IRREVOCABILITY OF THE DECEASED SPOUSE'S SUB-TRUST
In California, revocable or intervivos trusts become irrevocable upon the death of the settlor/trustor. (Starr v. Ashbrook (2023) 87 Cal.App.5th 999, 1015.) However, when a trust involves more than one settlor, the arrangement is more complicated. For example, estate planners advising married couples have many options for structuring trusts for tax or control purposes, including creating an irrevocable share upon the death of the first spouse.
"When a [revocable] trust is created by joint settlors, a portion of the trust usually becomes irrevocable on the first settlor's death, with the balance typically remaining revocable during the lifetime of the surviving settlor." (26 California Legal Forms - Transaction Guide § 70.10[1].) Upon the death of the first spouse, these trusts often provide that two or three sub-trusts are created: one for the surviving spouse's share (often called the Survivor's trust), one for the deceased spouse's share (often called the Decedent's or Bypass trust), and one for the minimum dollar amount necessary to reduce or eliminate federal estate or gift taxes upon the death of the first spouse (often called a Marital Deduction trust or QTIP). This three sub-trust arrangement is often referred to as an A/B/C trust.

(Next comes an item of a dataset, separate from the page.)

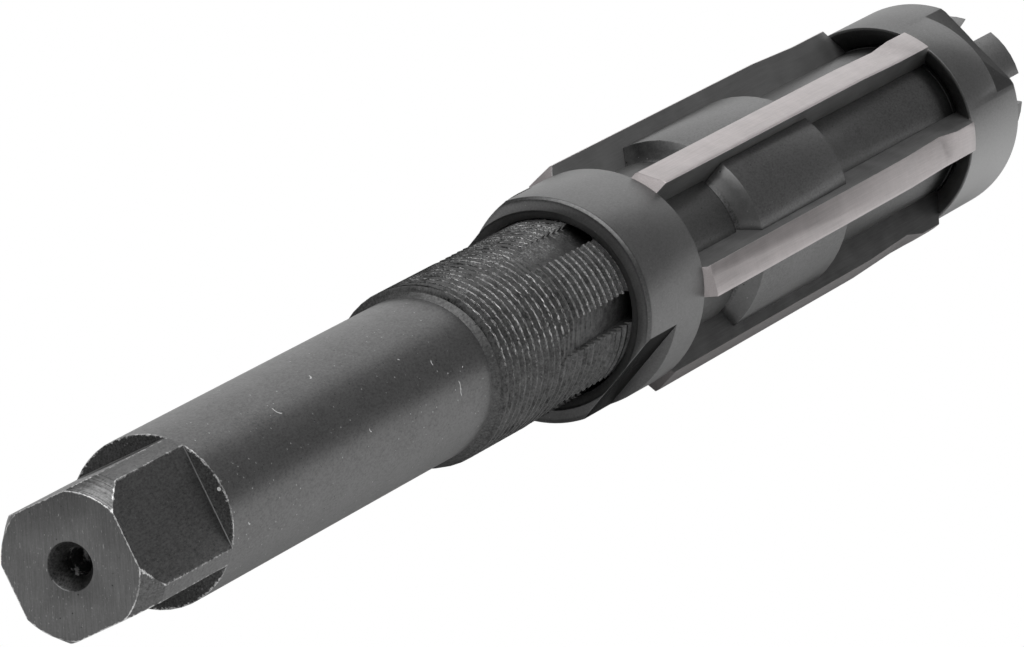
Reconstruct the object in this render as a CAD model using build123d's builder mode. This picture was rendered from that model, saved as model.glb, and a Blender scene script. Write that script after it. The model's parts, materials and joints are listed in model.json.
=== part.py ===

If there is no need for any money to be set aside to avoid federal estate taxes, the Marital Deduction trust may lapse, and the remaining arrangement is often called an A/B trust. This typically involves an allocation of 50% of original trust funds into each of the Survivor's, or "A" trust, and the Decedent's, or "B" trust, representing an equal allocation of the community property contributed by each spouse.
Only the Survivor's trust typically remains revocable by the surviving trustor. The terms of the other sub-trust(s) become irrevocable, with some exceptions for powers of appointment or the surviving spouse's living needs, etc. (see Probate Code §15401(b)(2)), and the surviving trustor/trustee has an obligation to properly allocate and administer the assets assigned to those sub-trusts after the first spouse's death.
IMPROPER ACTIONS BY THE SURVIVING SPOUSE
Although the surviving spouse can legally amend, revoke, or restate only the Survivor's trust portion of the original trust, surviving spouses often fail to recognize or administer the various sub-trusts, or they improperly attempt to amend or evade the provisions of the irrevocable "B" trust. If not adequately advised by a competent attorney, they may honestly believe that they can ignore the separate operation of the sub-trusts or that they can amend or restate the terms of the entire original trust. In reality, they can only amend the terms of the revocable Survivor's trust.
Improper attempts to transfer or deed assets belonging to the irrevocable Decedent's, or B trust, are void and subject to being returned to the B trust, even many years after an improper transfer. This can happen in a number of ways, such as: (a) improper amendment of the irrevocable sub-trust by purporting to restate the entire original trust; (b) improperly transferring or deeding assets, in whole or in part, out of the irrevocable sub-trust; or (c) reallocating assets from an irrevocable sub-trust in a way that disadvantages the beneficiaries of the irrevocable sub-trust.
For example, in Penny v. Wilson (2004) 123 Cal.App.4th 596, the Court of Appeal held that, where the trustee is not given a general power of appointment, the surviving trustor/trustee did not have power to invade the decedent's sub-trust, and "only half of the value of [the transferred] assets should have been attributed to the survivor's trust, and the remainder attributed to the decedent's trust." (Id. at 606.)
The surviving spouse in Penny had attempted to evade this restriction by unequally allocating assets between the survivor's sub-trust and the decedent's sub-trust. The successor trustee argued that the surviving spouse did not act in bad faith in doing so. That did not matter. Since the allocation was not equal in value, the successor trustee "did not act impartially toward the beneficiaries" and did not fulfill the purpose of the trust to distribute the estate equally. Therefore, the misallocation and transfers were invalid. (123 Cal.App.4th at 604-607.)
Likewise, a trust which becomes irrevocable on the death of the first spouse cannot be "revoked" by means of withdrawing the surviving spouse's property. See, e.g., Aguilar v. Aguilar (2008) 168 Cal.App.4th 35, 40; Heaps v. Heaps (2004) 124 Cal.App.4th 286 (transferring assets to another trust after death of first spouse was conversion of assets of irrevocable trust).
CONCLUSION
Attorneys must carefully review the relevant trust documents before advising their clients regarding amending a joint trust or transferring or allocating assets after the death of the first spouse. Failure to do so can lead to avoidable lawsuits against the attorney's clients and/or the attorneys themselves.